> What this task involves
Repeat the material below exactly, line for line.

> Material
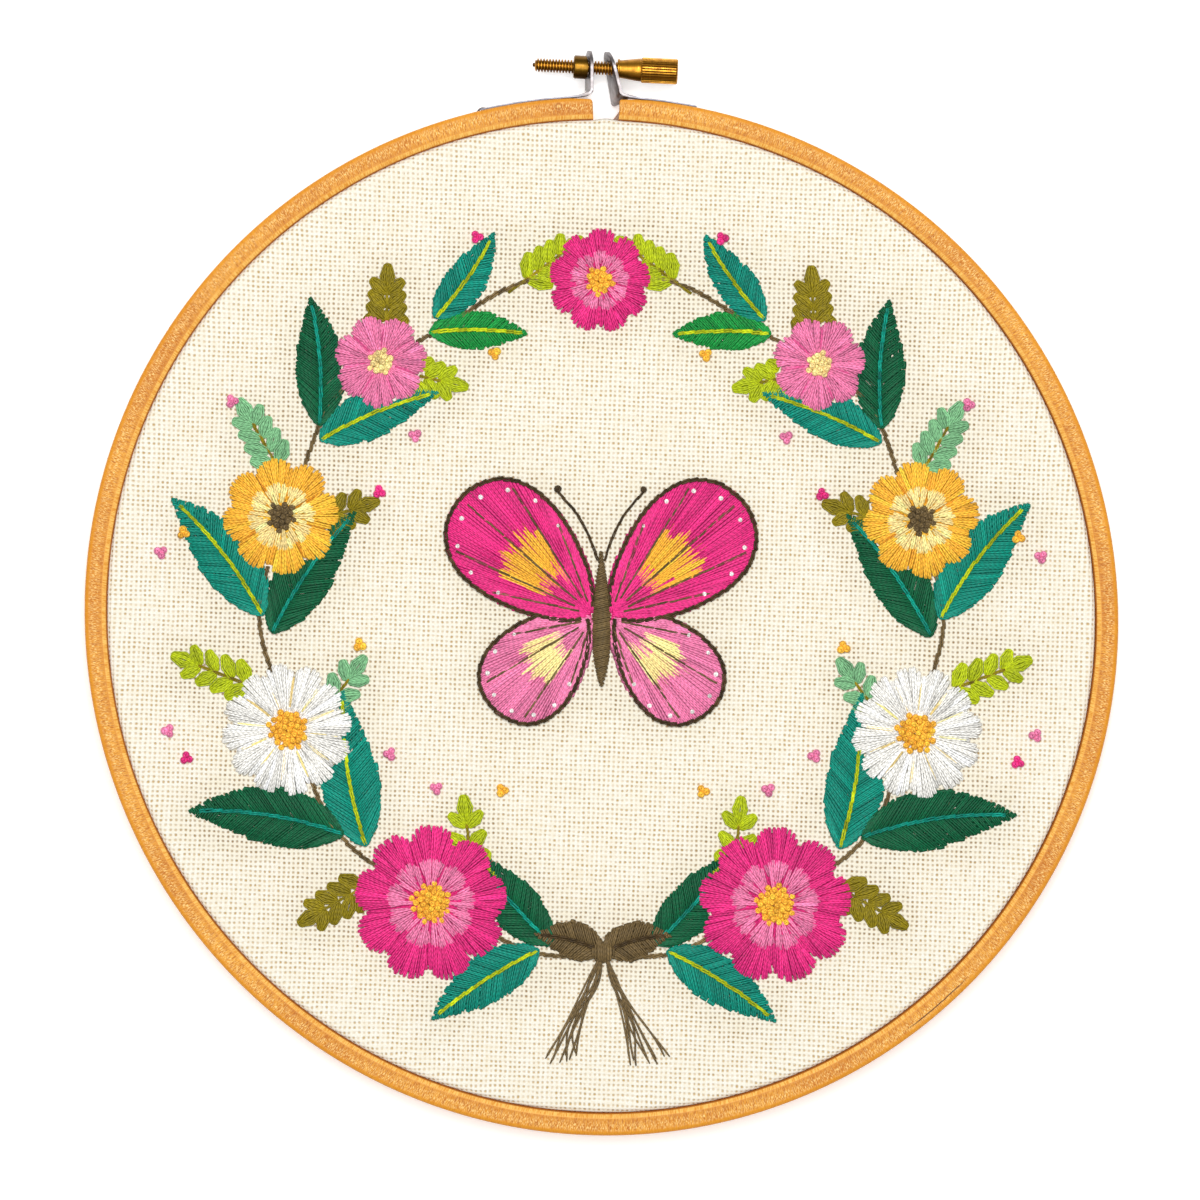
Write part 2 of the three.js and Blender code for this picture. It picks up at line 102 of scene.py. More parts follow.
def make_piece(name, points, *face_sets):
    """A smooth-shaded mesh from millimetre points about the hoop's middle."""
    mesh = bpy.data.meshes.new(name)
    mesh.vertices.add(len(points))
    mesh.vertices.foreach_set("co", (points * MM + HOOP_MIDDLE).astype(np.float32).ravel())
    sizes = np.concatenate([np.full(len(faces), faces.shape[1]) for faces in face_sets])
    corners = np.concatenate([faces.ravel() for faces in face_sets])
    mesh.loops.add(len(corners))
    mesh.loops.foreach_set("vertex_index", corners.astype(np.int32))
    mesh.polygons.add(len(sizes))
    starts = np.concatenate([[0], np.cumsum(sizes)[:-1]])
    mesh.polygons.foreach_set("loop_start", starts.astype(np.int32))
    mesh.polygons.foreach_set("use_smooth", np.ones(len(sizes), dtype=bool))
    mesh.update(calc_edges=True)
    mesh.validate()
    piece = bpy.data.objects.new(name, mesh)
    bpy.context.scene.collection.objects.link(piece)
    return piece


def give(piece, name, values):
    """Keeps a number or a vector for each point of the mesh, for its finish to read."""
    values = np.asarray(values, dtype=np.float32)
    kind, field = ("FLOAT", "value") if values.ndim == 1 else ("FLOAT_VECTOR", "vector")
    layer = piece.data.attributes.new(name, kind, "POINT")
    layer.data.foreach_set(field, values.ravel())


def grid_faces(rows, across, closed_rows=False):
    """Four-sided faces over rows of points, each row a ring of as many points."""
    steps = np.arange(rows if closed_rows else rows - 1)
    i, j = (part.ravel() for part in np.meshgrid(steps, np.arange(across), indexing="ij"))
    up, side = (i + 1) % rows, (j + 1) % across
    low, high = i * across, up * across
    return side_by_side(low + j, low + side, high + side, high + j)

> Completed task
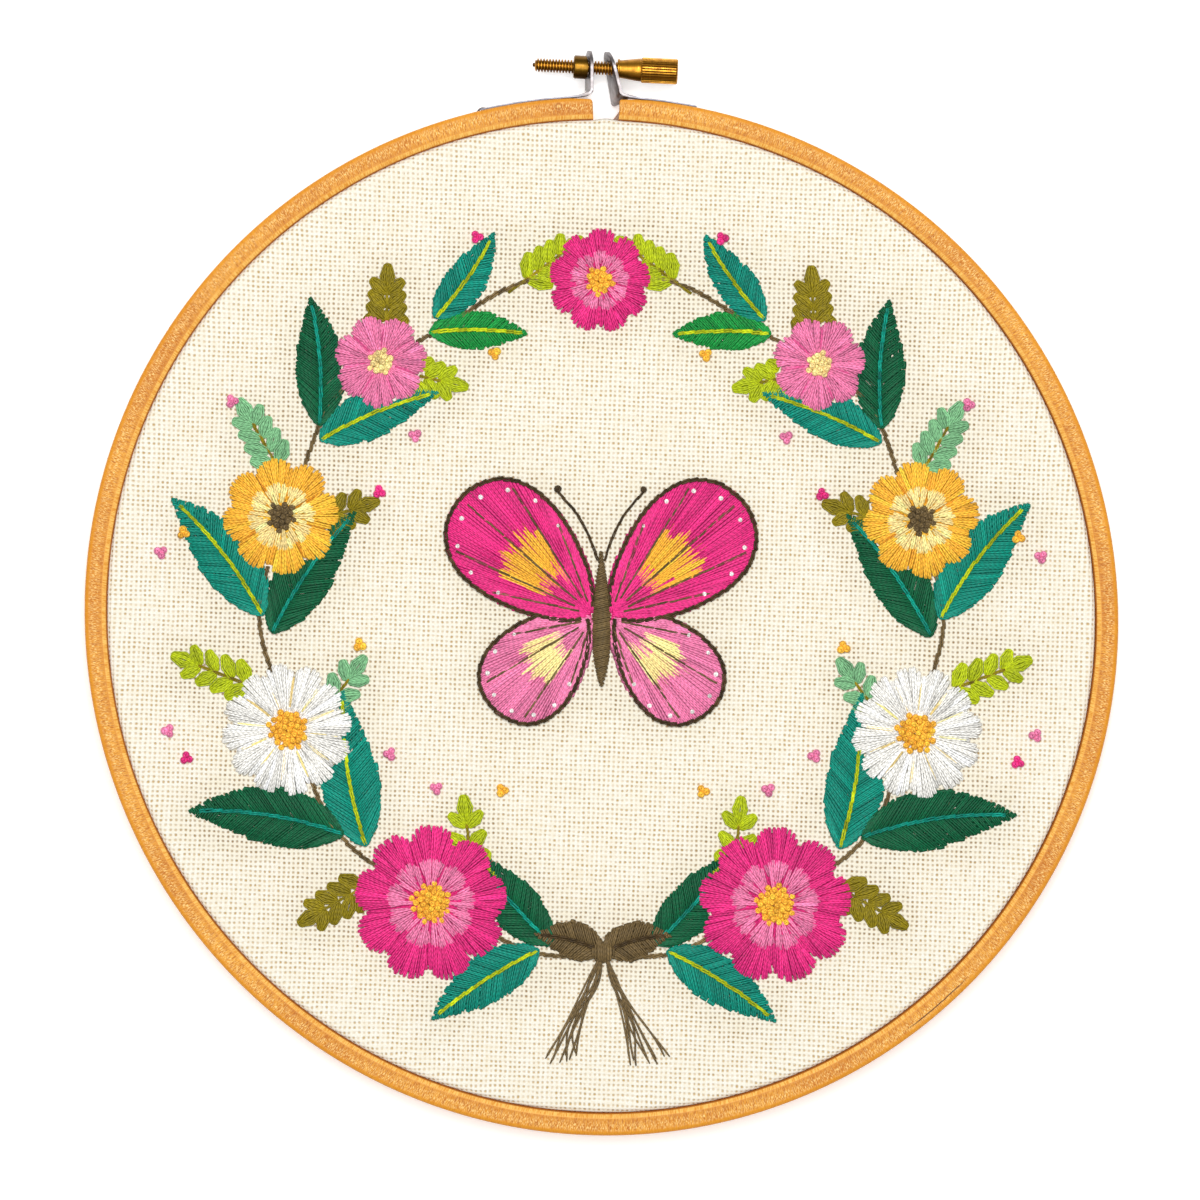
Write part 2 of the three.js and Blender code for this picture. It picks up at line 102 of scene.py. More parts follow.
def make_piece(name, points, *face_sets):
    """A smooth-shaded mesh from millimetre points about the hoop's middle."""
    mesh = bpy.data.meshes.new(name)
    mesh.vertices.add(len(points))
    mesh.vertices.foreach_set("co", (points * MM + HOOP_MIDDLE).astype(np.float32).ravel())
    sizes = np.concatenate([np.full(len(faces), faces.shape[1]) for faces in face_sets])
    corners = np.concatenate([faces.ravel() for faces in face_sets])
    mesh.loops.add(len(corners))
    mesh.loops.foreach_set("vertex_index", corners.astype(np.int32))
    mesh.polygons.add(len(sizes))
    starts = np.concatenate([[0], np.cumsum(sizes)[:-1]])
    mesh.polygons.foreach_set("loop_start", starts.astype(np.int32))
    mesh.polygons.foreach_set("use_smooth", np.ones(len(sizes), dtype=bool))
    mesh.update(calc_edges=True)
    mesh.validate()
    piece = bpy.data.objects.new(name, mesh)
    bpy.context.scene.collection.objects.link(piece)
    return piece


def give(piece, name, values):
    """Keeps a number or a vector for each point of the mesh, for its finish to read."""
    values = np.asarray(values, dtype=np.float32)
    kind, field = ("FLOAT", "value") if values.ndim == 1 else ("FLOAT_VECTOR", "vector")
    layer = piece.data.attributes.new(name, kind, "POINT")
    layer.data.foreach_set(field, values.ravel())


def grid_faces(rows, across, closed_rows=False):
    """Four-sided faces over rows of points, each row a ring of as many points."""
    steps = np.arange(rows if closed_rows else rows - 1)
    i, j = (part.ravel() for part in np.meshgrid(steps, np.arange(across), indexing="ij"))
    up, side = (i + 1) % rows, (j + 1) % across
    low, high = i * across, up * across
    return side_by_side(low + j, low + side, high + side, high + j)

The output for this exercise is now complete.